Sturman: One of our guiding principles, and we have many, is let’s not recreate what we had. We’ve been on our current ERP instance for 25 years. It’s funny; we think Memorial’s different than every other healthcare system in the country — or the world for that matter — when the reality is we’re all probably 95 percent the same. And so, the way we deliver care and the way we take care of our employees is very common. Let’s take those leading practices from Workday, where they’ve done this elsewhere, and apply them here instead of recreating what we did for the last 25 years.
Cultural change: “That’s the hard part”
Because frankly, it’s inefficient. It’s not best practice in a lot of cases, and at the end of the day, it’s not creating the standards in the world class way in which we all want to live and work. The cultural life and the change management is the hardest part. The technology, I think, a lot easier to deal with.
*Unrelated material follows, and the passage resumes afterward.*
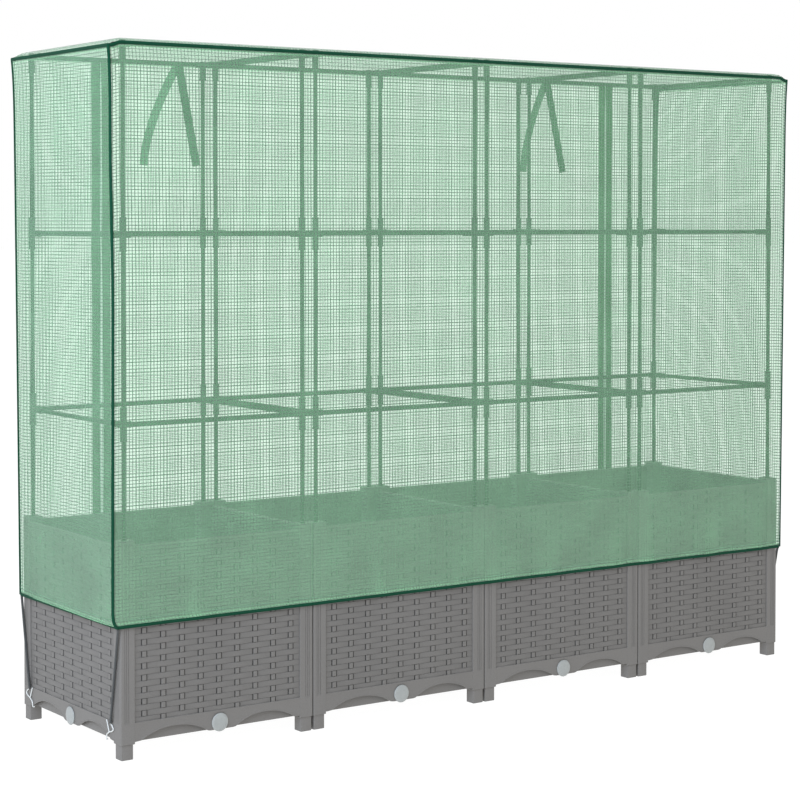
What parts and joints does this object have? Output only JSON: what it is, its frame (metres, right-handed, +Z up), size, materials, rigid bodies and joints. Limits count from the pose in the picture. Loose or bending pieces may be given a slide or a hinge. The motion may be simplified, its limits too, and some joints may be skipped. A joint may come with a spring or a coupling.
{
  "type": "covered raised planter",
  "caption": "Row of square wickerwork planters with a tube trellis under a green net cover, with a roll-up zip door behind.",
  "frame": {"origin": "on the floor, under the middle of the row of planters", "axes": "+X along the row, to the right as seen from the plain side; +Y from the plain side to the door side; +Z up"},
  "size_m": [1.6428, 0.4143, 1.2659],
  "materials": {
    "planter_plastic": "moulded grey polypropylene with an embossed wickerwork pattern and a fine grain",
    "plug_plastic": "pale grey translucent-looking soft plastic",
    "trellis_plastic": "dark grey plastic tube, satin",
    "net_film": "translucent green polyethylene film laminated over a dark thread grid of about 7 mm",
    "binding_tape": "woven dark green edging tape, sewn on",
    "zip_tape": "woven mid green polyester tape",
    "slider_plastic": "moulded green zip slider and pull",
    "elastic_cord": "braided dark elastic cord",
    "hook_wire": "bent steel wire with a white coating"
  },
  "bodies": {
    "planter_row": {"planter_shell_1": "planter_plastic", "planter_base_1": "planter_plastic", "planter_shell_2": "planter_plastic", "planter_base_2": "planter_plastic", "planter_shell_3": "planter_plastic", "planter_base_3": "planter_plastic", "planter_shell_4": "planter_plastic", "planter_base_4": "planter_plastic", "post_1_front_left": "trellis_plastic", "post_1_front_right": "trellis_plastic", "post_1_rear_left": "trellis_plastic", "post_1_rear_right": "trellis_plastic", "post_2_front_left": "trellis_plastic", "post_2_front_right": "trellis_plastic", "post_2_rear_left": "trellis_plastic", "post_2_rear_right": "trellis_plastic", "post_3_front_left": "trellis_plastic", "post_3_front_right": "trellis_plastic", "post_3_rear_left": "trellis_plastic", "post_3_rear_right": "trellis_plastic", "post_4_front_left": "trellis_plastic", "post_4_front_right": "trellis_plastic", "post_4_rear_left": "trellis_plastic", "post_4_rear_right": "trellis_plastic", "rail_grid_lower": "trellis_plastic", "rail_grid_middle": "trellis_plastic", "rail_grid_top": "trellis_plastic", "cover_front": "net_film", "cover_rear_left": "net_film", "cover_rear_right": "net_film", "cover_left_end": "net_film", "cover_right_end": "net_film", "cover_top": "net_film", "cover_binding": "binding_tape", "zip_tape_left": "zip_tape", "zip_tape_right": "zip_tape", "door_tie_left": "zip_tape", "door_tie_right": "zip_tape", "door_panel": "net_film"},
    "door": {"door_hem": "binding_tape"},
    "zip_left": {"zip_slider_left": "slider_plastic"},
    "zip_right": {"zip_slider_right": "slider_plastic"},
    "hook_cord_left_front": {"elastic_cord_left_front": "elastic_cord", "cord_hook_left_front": "hook_wire"},
    "hook_cord_left_rear": {"elastic_cord_left_rear": "elastic_cord", "cord_hook_left_rear": "hook_wire"},
    "hook_cord_right_front": {"elastic_cord_right_front": "elastic_cord", "cord_hook_right_front": "hook_wire"},
    "hook_cord_right_rear": {"elastic_cord_right_rear": "elastic_cord", "cord_hook_right_rear": "hook_wire"},
    "plug_1_front": {"drain_plug_1_front": "plug_plastic"},
    "plug_1_rear": {"drain_plug_1_rear": "plug_plastic"},
    "plug_2_front": {"drain_plug_2_front": "plug_plastic"},
    "plug_2_rear": {"drain_plug_2_rear": "plug_plastic"},
    "plug_3_front": {"drain_plug_3_front": "plug_plastic"},
    "plug_3_rear": {"drain_plug_3_rear": "plug_plastic"},
    "plug_4_front": {"drain_plug_4_front": "plug_plastic"},
    "plug_4_rear": {"drain_plug_4_rear": "plug_plastic"},
    "plug_left_end": {"drain_plug_left_end": "plug_plastic"},
    "plug_right_end": {"drain_plug_right_end": "plug_plastic"}
  },
  "joints": [
    {"name": "door_roll_up", "type": "slide", "parent": "planter_row", "child": "door", "axis": [0, 0, 1], "range_m": [0, 0.93], "deforming": ["door_panel"]},
    {"name": "zip_left_run", "type": "slide", "parent": "planter_row", "child": "zip_left", "axis": [0, 0, 1], "range_m": [0, 0.93]},
    {"name": "zip_right_run", "type": "slide", "parent": "planter_row", "child": "zip_right", "axis": [0, 0, 1], "range_m": [0, 0.93]},
    {"name": "unhook_left_front", "type": "hinge", "parent": "planter_row", "child": "hook_cord_left_front", "pos_m": [-0.80875, -0.19225, 0.237], "axis": [0, 1, 0], "range_deg": [0, 70]},
    {"name": "unhook_left_rear", "type": "hinge", "parent": "planter_row", "child": "hook_cord_left_rear", "pos_m": [-0.80875, 0.19925, 0.237], "axis": [0, 1, 0], "range_deg": [0, 70]},
    {"name": "unhook_right_front", "type": "hinge", "parent": "planter_row", "child": "hook_cord_right_front", "pos_m": [0.80875, -0.19225, 0.237], "axis": [0, -1, 0], "range_deg": [0, 70]},
    {"name": "unhook_right_rear", "type": "hinge", "parent": "planter_row", "child": "hook_cord_right_rear", "pos_m": [0.80875, 0.19925, 0.237], "axis": [0, -1, 0], "range_deg": [0, 70]},
    {"name": "pull_plug_1_front", "type": "slide", "parent": "planter_row", "child": "plug_1_front", "axis": [0, -1, 0], "range_m": [0, 0.03]},
    {"name": "pull_plug_1_rear", "type": "slide", "parent": "planter_row", "child": "plug_1_rear", "axis": [0, 1, 0], "range_m": [0, 0.03]},
    {"name": "pull_plug_2_front", "type": "slide", "parent": "planter_row", "child": "plug_2_front", "axis": [0, -1, 0], "range_m": [0, 0.03]},
    {"name": "pull_plug_2_rear", "type": "slide", "parent": "planter_row", "child": "plug_2_rear", "axis": [0, 1, 0], "range_m": [0, 0.03]},
    {"name": "pull_plug_3_front", "type": "slide", "parent": "planter_row", "child": "plug_3_front", "axis": [0, -1, 0], "range_m": [0, 0.03]},
    {"name": "pull_plug_3_rear", "type": "slide", "parent": "planter_row", "child": "plug_3_rear", "axis": [0, 1, 0], "range_m": [0, 0.03]},
    {"name": "pull_plug_4_front", "type": "slide", "parent": "planter_row", "child": "plug_4_front", "axis": [0, -1, 0], "range_m": [0, 0.03]},
    {"name": "pull_plug_4_rear", "type": "slide", "parent": "planter_row", "child": "plug_4_rear", "axis": [0, 1, 0], "range_m": [0, 0.03]},
    {"name": "pull_plug_left_end", "type": "slide", "parent": "planter_row", "child": "plug_left_end", "axis": [-1, 0, 0], "range_m": [0, 0.03]},
    {"name": "pull_plug_right_end", "type": "slide", "parent": "planter_row", "child": "plug_right_end", "axis": [1, 0, 0], "range_m": [0, 0.03]}
  ],
  "couplings": [
    {"joint": "zip_left_run", "follows": "door_roll_up", "ratio": 1},
    {"joint": "zip_right_run", "follows": "door_roll_up", "ratio": 1}
  ]
}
When you layer in the people and the process side of the equation, that’s the hard part.
Gamble: But in the long run it’s going to make things easier and make everything flow better. You just have to get to that point.
Sturman: Absolutely. It’s a year and a half of work, but I know it’ll pay off in time.
Working in analytics
Gamble: Right. So, can you talk more about the Care Coordination center?
Sturman: The Care coordination center for us is multi-purposed. One is to focus on patient flow. The primary purpose is to get the patient to the right care setting whether it be in one of our hospitals, or out of the hospital, in the right bed where we’ve identified capacity based on data and analytics. It’s taking the subjectivity out of it and making it much more quantitative in analysis. That’s one component of it.
The second is putting remote sitters in our care coordination center so we can see a number of patients at a single time in a single pane so we can see how they’re doing. We can see them better, communicate more broadly, and cut down on things like falls.
Because everyone’s dealing with nurse staffing shortages. Everyone’s dealing with this common problem of staffing in general. We think there’s an opportunity to do more with one person and give them the visual cues and analytics to help support them clinically.
The final component is that, in the short term, we’re bringing some telehealth and virtual capabilities into the Care Coordination center so that we ca do consultations across our system more effectively.
Gamble: Patient flow is something a lot of organizations are struggling with.
Sturman: It’s terrible. As a patient or a family member, when you think you’re about to be discharged, and then six hours later you’re still in the bed, that’s unacceptable. First of all, it’s bad for patient care, it’s bad for the psyche, and it can leave a huge burden on the whole system. And so, if we could make that just a little bit better and cut down our average length of stay, that’ll be important financially as well. So yes, our focus is on the clinical side first and foremost.